There can be lots of differences depending on location and specificities.


Right up there with metal straws in its usefulness and impact.


Indeed. The idea is noble (if things like Youtube ran better on old devices, a lot of people would be forced to upgrade less often), but the opaqueness of the benchmarks and the "please give us money for books/consultancies" approach makes me question their intentions.


When I read Dieter Rams in a web design article I cannot feel anything opposite to cringe.


From their manifesto [0] https://www.sustainablewebmanifesto.com/

> Efficient

> The products and services we provide will use the least amount of energy and material resources possible.

Ha! Let's see how much impact this has on the current web industry.

Development velocity vs efficiency.

I've yet to see a shop avoid Tower of Babel stacks that increase the former, at the expense of the latter. Unless it's a backwards-compatible drop-in upgrade. And even then, it doesn't bubble high on the priority list.

[0] Obligatory https://m.youtube.com/watch?v=BwozkbmjzC4


There's a well-known correlation between site speed, and selling more stuff. So, the idea that a shop wouldn't be interested in having an efficient website is incorrect.

As for backwards-compatible drop-in upgrades. They do exists, and people do use them. Making them easier would go a long way.

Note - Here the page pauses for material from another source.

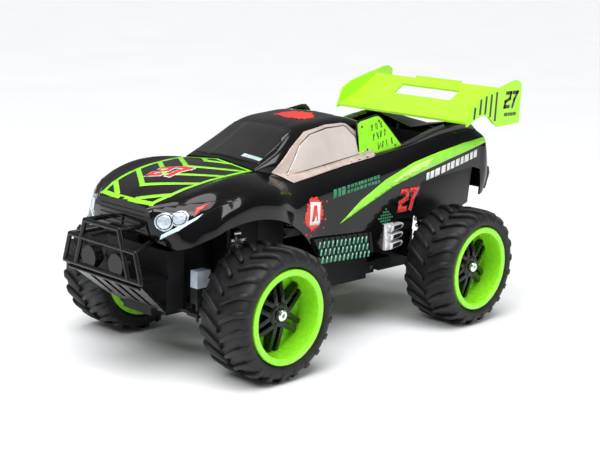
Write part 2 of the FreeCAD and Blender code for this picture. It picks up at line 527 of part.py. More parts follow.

An example would be migrating a wordpress site to be statically generated — there are plugins and services that do that.


Interested is one thing. Companies are interested in many things. Equality, human rights support, sustainability, etc. That doesn't mean they value them more than something which influences the bottom line. Or will adopt them at a cost to the bottom line.

If you're going to pitch slower and more expensive development to a team, it needs a lot better hook than this.

... Unless we're talking about Exxon, who will probably adopt this tomorrow to show how seriously they take climate change.


In my experience, making a sustaible website means doing more talking, and a lot less coding. You are making less stuff after all.

It's also about creativity, having pride in your work, living your values.